The company sent letters to the five employees informing them that disciplinary procedures had been launched against them, union sources said.

The five men, suspected of assaulting the head of human resources and the director of Air France’s long-haul flights unit, were taken into custody by police earlier this week. They were identified on video taken of the shocking episode outside the company’s headquarters near Charles de Gaulle airport, during which two security guards were also injured.

The employees, workers in the company’s cargo division, are also facing legal charges.

They are due back in court on December 2nd, when they could be ordered to pay up to 45,000 euros in fines and spend three years behind bars.

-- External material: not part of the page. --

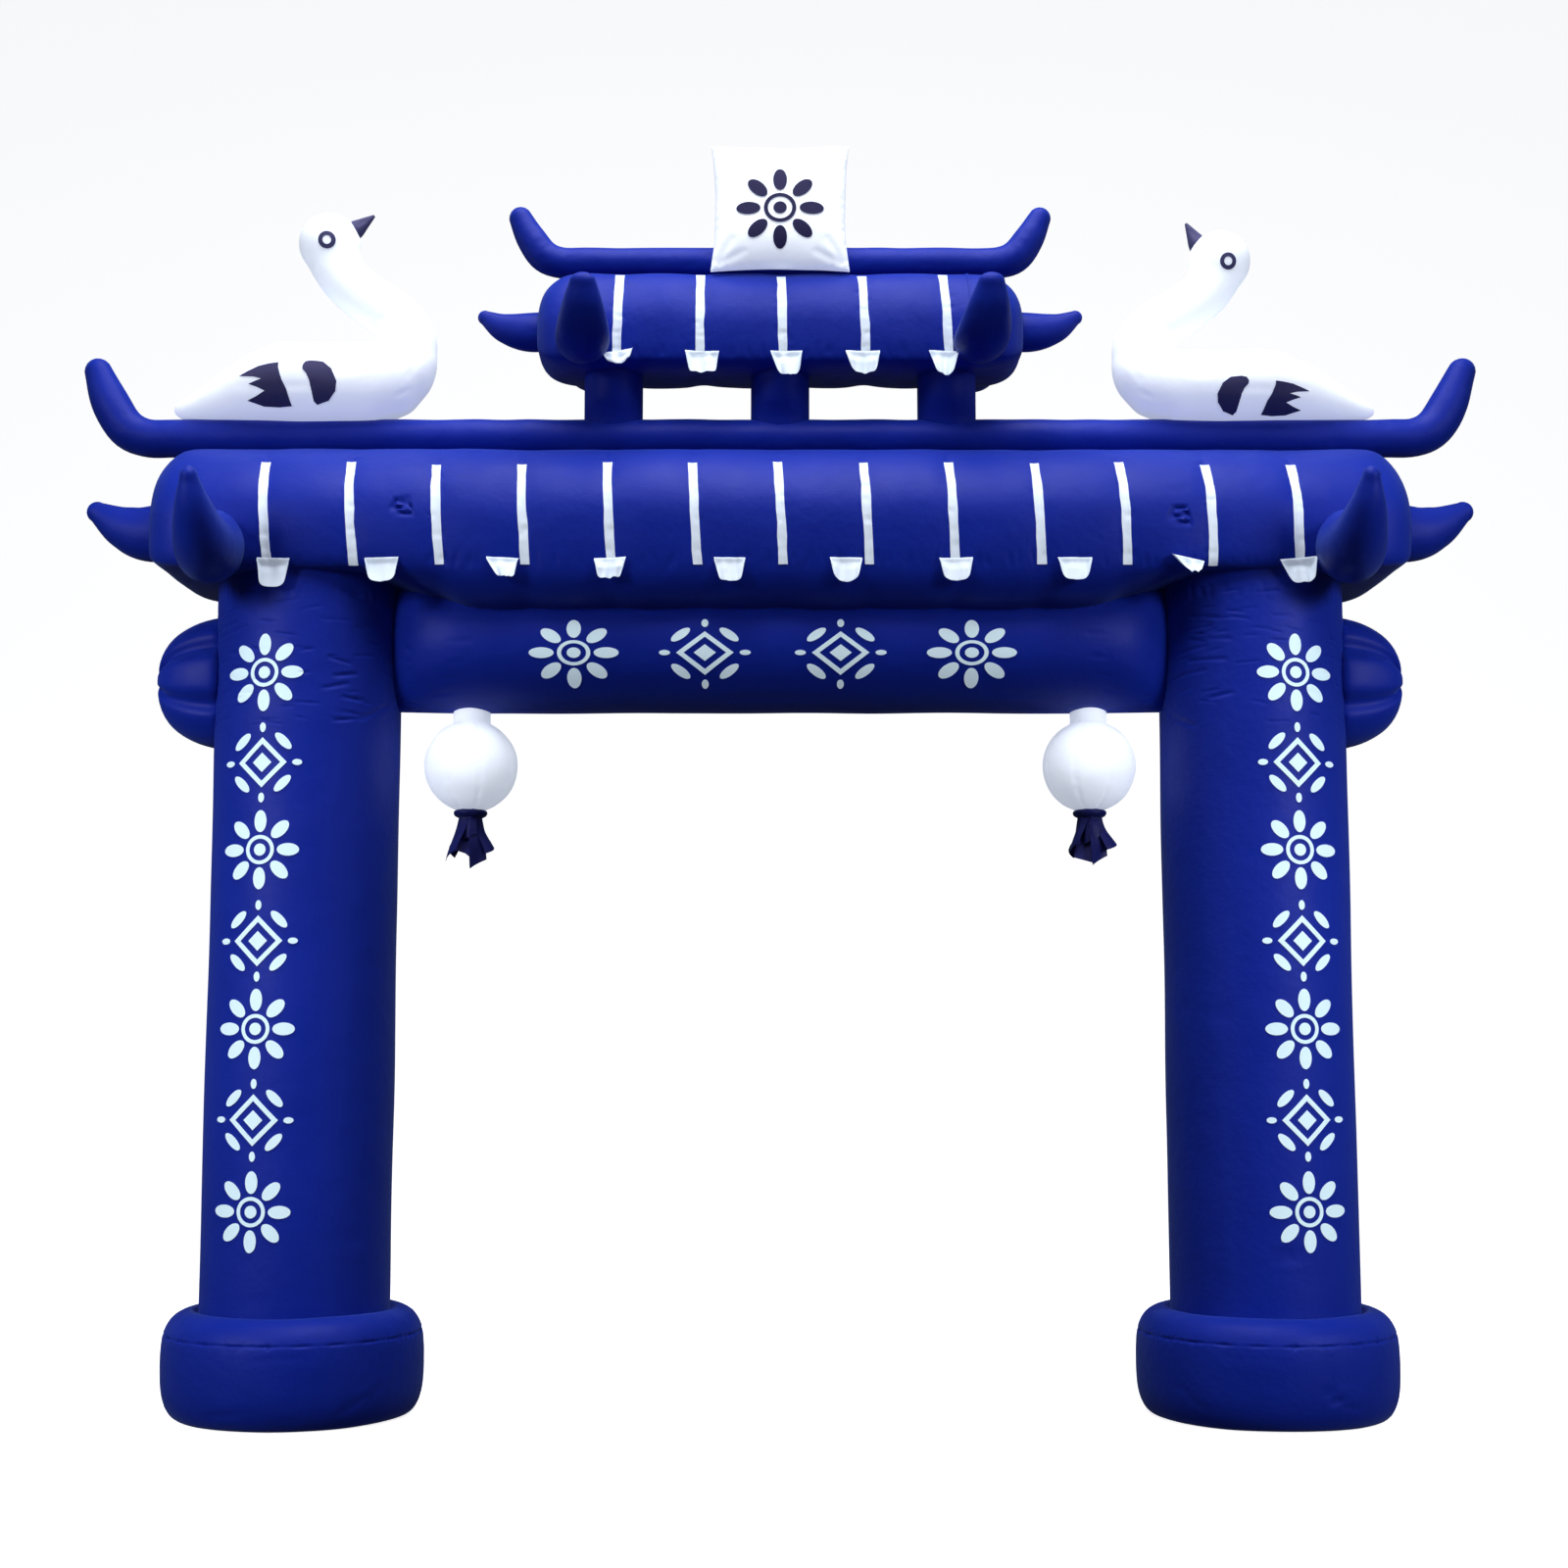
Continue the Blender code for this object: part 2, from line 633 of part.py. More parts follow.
def make_posts(ridge_cutter, roof_cutter):
    """Three short posts, gathered from front to back where they meet the main ridge."""
    post_cutters = []
    for name, x in (("post_left", -POST_X), ("post_middle", 0.0), ("post_right", POST_X)):
        rings = []
        for step in POST_STEPS:
            ring = []
            for k in range(POST_SIDES):
                angle = 2 * pi * k / POST_SIDES
                ring.append(Vector((x + POST_RADIUS * cos(angle),
                                    POST_RADIUS * step.depth_share * sin(angle), step.z)))
            rings.append(ring)
        post = finish(name, loft_mesh(rings), blue)
        post_cutters.append(grown_copy(post))
        trim(post, ridge_cutter, roof_cutter)
    return post_cutters


def make_strips_and_drips(prefix, roof, drips):
    """White strips sewn down the front face, and the drips along the eave."""
    taken = {}
    loose = []
    for drip in drips:
        nearest = min(range(roof.strips), key=lambda i: abs(strip_x(roof, i, 0.0) - drip.x))
        if abs(strip_x(roof, nearest, 0.0) - drip.x) < roof.strip_width:
            taken[nearest] = drip
        else:
            loose.append(drip)
    for index in range(roof.strips):
        strip = sheet_mesh(strip_rows(roof, index), CLOTH_THICKNESS)
        name = "%s_strip_%02d" % (prefix, index + 1)
        if index in taken:
            band = finish(name + "_band", strip, white)
            flap = sheet_mesh(drip_rows(roof, taken[index]), FLAP_THICKNESS)
            join_shapes(name, [band, finish(name + "_flap", flap, white)], white)
        else:
            finish(name, strip, white)
    for count, drip in enumerate(loose):
        name = "%s_drip_%02d" % (prefix, count + 1)
        finish(name, sheet_mesh(drip_rows(roof, drip), CLOTH_THICKNESS), white)


def make_pillow(*neighbour_cutters):
    """Square air pillow with a crown and drawn-in sides."""
    bm = bmesh.new()
    for face in (-1, 1):
        grid = bmesh.ops.create_grid(bm, x_segments=PILLOW_CELLS, y_segments=PILLOW_CELLS,
                                     size=1.0)
        for vert in grid["verts"]:
            u = sin(vert.co.x * pi / 2)
            v = sin(vert.co.y * pi / 2)
            swell = ((1.0 - u * u) * (1.0 - v * v)) ** PILLOW_CROWN
            side_pull = PILLOW_DRAWN_IN * PILLOW_SIDE_PULL * (1.0 - v * v)
            x = u * PILLOW_WIDTH / 2 * (1.0 - side_pull)
            z = v * PILLOW_HEIGHT / 2 * (1.0 - PILLOW_DRAWN_IN * (1.0 - u * u))
            y = face * PILLOW_THICKNESS / 2 * swell
            vert.co = (x, PILLOW_Y + y, PILLOW_Z + z)
    mesh = bpy.data.meshes.new("pillow")
    bm.to_mesh(mesh)
    bm.free()
    trim(finish("pillow", mesh, white), *neighbour_cutters)


def make_swan(swan, ridge_cutter, roof_cutter):
    """One white swan on the main ridge, with a dark beak."""
    inward = -1 if swan.breast_x > 0 else 1

    def place(back, height):
        return swan.breast_x - inward * back, SWAN_RIDGE_TOP + height * swan.height_scale

    rings = []
    for ring in SWAN_BODY:
        x, z = place(ring.back, ring.centre)
        points = []
        for k in range(SWAN_SIDES):
            a = 2 * pi * k / SWAN_SIDES
            points.append(Vector((x, ring.half_width * cos(a),
                                  z + ring.half_height * swan.height_scale * sin(a))))
        rings.append(points)
    body = finish(swan.side + "_body", loft_mesh(rings), white)

    route = []
    for point in SWAN_NECK:
        x, z = place(point.back, point.height)
        route.append((x, 0.0, z, point.radius))
    neck = finish(swan.side + "_neck", tube_mesh(smooth_route(route, 1), 4), white)

    head_x, head_z = place(SWAN_HEAD.back, SWAN_HEAD.height)
    bpy.ops.mesh.primitive_uv_sphere_add(segments=14, ring_count=9, radius=SWAN_HEAD.radius,
                                         location=(head_x, 0.0, head_z))
    ball = bpy.context.object
    head_mesh = evaluated_mesh(ball)
    bpy.data.objects.remove(ball, do_unlink=True)
    head = finish(swan.side + "_head", head_mesh, white)
    bird = join_shapes("swan_" + swan.side, [body, neck, head], white)
    bird_cutter = grown_copy(bird)
    trim(bird, ridge_cutter, roof_cutter)

    rise = radians(swan.beak_tilt)
    aim = Vector((inward * cos(rise), 0.0, sin(rise)))
    root = Vector((head_x, 0.0, head_z)) + aim * (SWAN_HEAD.radius - BEAK_ROOT_DEPTH)
    taper = ((0.0, BEAK_RADIUS), (0.55, BEAK_RADIUS * 0.5), (1.0, BEAK_TIP_RADIUS))
    route = [Vector((*(root + aim * share * (BEAK_LENGTH + BEAK_ROOT_DEPTH)), radius))
             for share, radius in taper]
    trim(finish("beak_" + swan.side, tube_mesh(route, 4), slate), bird_cutter)


def make_lantern(side, x, lintel_cutter):
    """Ball lantern turned with its neck, and the cloth tassel tied below it."""
    neck_angle = acos(LANTERN_NECK_RADIUS / LANTERN_RADIUS)
    profile = [(0.0, LANTERN_NECK_TOP), (LANTERN_NECK_RADIUS, LANTERN_NECK_TOP)]
    for k in range(9):
        angle = neck_angle - k / 9 * (neck_angle + pi / 2)
        profile.append((LANTERN_RADIUS * cos(angle), LANTERN_Z + LANTERN_RADIUS * sin(angle)))
    profile.append((0.0, LANTERN_Z - LANTERN_RADIUS))
    globe_mesh = turned_mesh(profile, LANTERN_STEPS)
    globe_mesh.transform(Matrix.Translation((x, 0.0, 0.0)))
    globe = finish("lantern_" + side, globe_mesh, white)
    globe_cutter = grown_copy(globe)
    trim(globe, lintel_cutter)

    knot_z = LANTERN_Z - LANTERN_RADIUS + TASSEL_LAP
    knot_profile = [(0.0, knot_z + 0.02), (0.050, knot_z + 0.02), (TASSEL_KNOT_RADIUS, knot_z),
                    (TASSEL_KNOT_RADIUS - 0.012, knot_z - 0.03), (0.0, knot_z - 0.045)]
    knot_mesh = turned_mesh(knot_profile, TASSEL_KNOT_STEPS)
    knot_mesh.transform(Matrix.Translation((x, 0.0, 0.0)))
    shapes = [finish("knot_" + side, knot_mesh, blue)]
    for count, lock in enumerate(TASSEL_LOCKS[side]):
        rows = []
        for share in LOCK_ROWS:
            out = TASSEL_KNOT_RADIUS - 0.020 + lock.flare * share ** 1.4
            half = lock.width / 2 * (0.62 + 0.38 * share)
            drop = knot_z - 0.006 - lock.length * share
            rows.append([Vector((offset, -out + 0.15 * abs(offset), drop + 0.12 * offset))
                         for offset in (-half, 0.0, half)])
        mesh = sheet_mesh(rows, LOCK_THICKNESS)
        turn = Matrix.Rotation(radians(lock.bearing - 270), 4, "Z")
        mesh.transform(Matrix.Translation((x, 0.0, 0.0)) @ turn)
        shapes.append(finish("lock_%s_%d" % (side, count), mesh, blue))
    tassel = join_shapes("tassel_" + side, shapes, blue)
    trim(tassel, globe_cutter)


clear_scene()
gate = new_collection("inflatable_arch")
cutters = new_collection("cutters")
blue = cloth("blue_cloth", BLUE, 0.62)
white = cloth("white_cloth", WHITE, 0.60)
slate = cloth("slate_cloth", SLATE, 0.60)

columns = make_columns()
column_cutters = {side: grown_copy(column) for side, column in columns.items()}
lintel_cutter = make_lintel(column_cutters)
make_arms(column_cutters)

main_roof = make_roof("main_roof", MAIN_ROOF)
main_roof_cutter = grown_copy(main_roof)
main_ridge = make_ridge("main_ridge", MAIN_RIDGE_Z, MAIN_RIDGE_RADIUS, MAIN_RIDGE_STRAIGHT,
                        MAIN_RIDGE_TIP)
main_ridge_cutter = grown_copy(main_ridge)
trim(main_roof, *column_cutters.values(), lintel_cutter, main_ridge_cutter)
make_horns("main", MAIN_HORN_X, MAIN_FRONT_HORN, MAIN_END_HORN, main_roof_cutter)

post_cutters = make_posts(main_ridge_cutter, main_roof_cutter)
upper_roof = make_roof("upper_roof", UPPER_ROOF)
upper_roof_cutter = grown_copy(upper_roof)
upper_ridge = make_ridge("upper_ridge", UPPER_RIDGE_Z, UPPER_RIDGE_RADIUS,
                         UPPER_RIDGE_STRAIGHT, UPPER_RIDGE_TIP)
upper_ridge_cutter = grown_copy(upper_ridge)
trim(upper_roof, *post_cutters, upper_ridge_cutter)
make_horns("upper", UPPER_HORN_X, UPPER_FRONT_HORN, UPPER_END_HORN, upper_roof_cutter)

make_strips_and_drips("main", MAIN_ROOF, MAIN_DRIPS)
make_strips_and_drips("upper", UPPER_ROOF, UPPER_DRIPS)
make_pillow(upper_roof_cutter, upper_ridge_cutter)
for swan in SWANS:
    make_swan(swan, main_ridge_cutter, main_roof_cutter)
for side, x in (("left", -LANTERN_X), ("right", LANTERN_X)):
    make_lantern(side, x, lintel_cutter)
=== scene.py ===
# %% [markdown]
# # An air-filled festival gate
#
# The real gate is sewn from coated polyester and kept up by a fan. Every part of it is a
# bag of air: two columns on wide round bases, a lintel, two quilted roofs with upturned
# horns, two swans, a pillow and two ball lanterns.
#
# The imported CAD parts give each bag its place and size. This lesson makes the cloth: its
# swell, seams, puckers, strips and weave. Each step says what the real piece is, how it
# could be made, and why this way was chosen.

import bmesh
import bpy
import json
import numpy as np
from collections import namedtuple
from contextlib import contextmanager
from math import cos, pi, radians, sin
from mathutils import Matrix, Vector, noise

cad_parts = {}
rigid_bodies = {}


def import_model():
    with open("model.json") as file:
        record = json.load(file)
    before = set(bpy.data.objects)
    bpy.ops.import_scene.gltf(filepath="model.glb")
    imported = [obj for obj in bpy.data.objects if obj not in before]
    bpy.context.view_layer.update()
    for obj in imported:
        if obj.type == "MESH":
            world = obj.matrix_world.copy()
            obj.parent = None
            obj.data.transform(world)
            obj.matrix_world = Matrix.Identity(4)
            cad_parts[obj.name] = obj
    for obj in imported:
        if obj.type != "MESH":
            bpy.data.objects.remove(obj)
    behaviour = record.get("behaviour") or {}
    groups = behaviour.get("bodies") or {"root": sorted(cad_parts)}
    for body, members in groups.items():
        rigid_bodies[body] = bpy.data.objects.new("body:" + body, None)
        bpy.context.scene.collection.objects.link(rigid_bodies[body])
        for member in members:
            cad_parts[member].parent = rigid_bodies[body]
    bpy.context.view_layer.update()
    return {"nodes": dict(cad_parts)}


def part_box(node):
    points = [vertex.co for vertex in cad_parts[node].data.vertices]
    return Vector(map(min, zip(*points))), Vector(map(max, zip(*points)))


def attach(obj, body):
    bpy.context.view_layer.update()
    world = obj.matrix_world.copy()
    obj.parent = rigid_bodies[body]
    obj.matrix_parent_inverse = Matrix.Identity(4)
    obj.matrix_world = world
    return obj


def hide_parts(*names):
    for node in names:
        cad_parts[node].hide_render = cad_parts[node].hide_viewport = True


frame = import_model()
print("CAD nodes:", len(frame["nodes"]))

# %% [markdown]
# ## Working habits
#
# Operators act on whatever is selected, so everything is deselected first. These few
# helpers pick one object, open it for editing, apply a modifier to it, merge its doubled
# points, turn its faces outwards, and join or copy objects.

# %% Helpers for selecting and applying
def clear_selection():
    """Leave edit mode and deselect everything."""
    if bpy.context.object and bpy.context.object.mode != "OBJECT":
        bpy.ops.object.mode_set(mode="OBJECT")
    bpy.ops.object.select_all(action="DESELECT")


def pick(obj):
    """Make one object the only selected one."""
    clear_selection()
    obj.select_set(True)
    bpy.context.view_layer.objects.active = obj
    return obj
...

The men were involved in a larger gathering called to protest the planned layoff of 2,900 workers as part of new cost-saving measures.

Pictures of the two Air France executives fleeing the demonstration – dress shirts and suit jackets ripped – made headlines around the world. The images and the workers’ subsequent arrests have since set off a war of words between French authorities and leaders sympathetic to the Air France workers.

Prime Minister Manuel Valls called the attackers “thugs” and said Air France’s management could count on the support of France’s Socialist government. President François Hollande said the incident had hurt France’s image worldwide.

Radical-left leader Jean-Luc Mélanchon told BFM radio that the workers had been unjustly arrested and kept in police custody overnight for “trying to save their jobs”. He encouraged Air France staff to continue their fight, and warned executives “this time it was only your shirts”.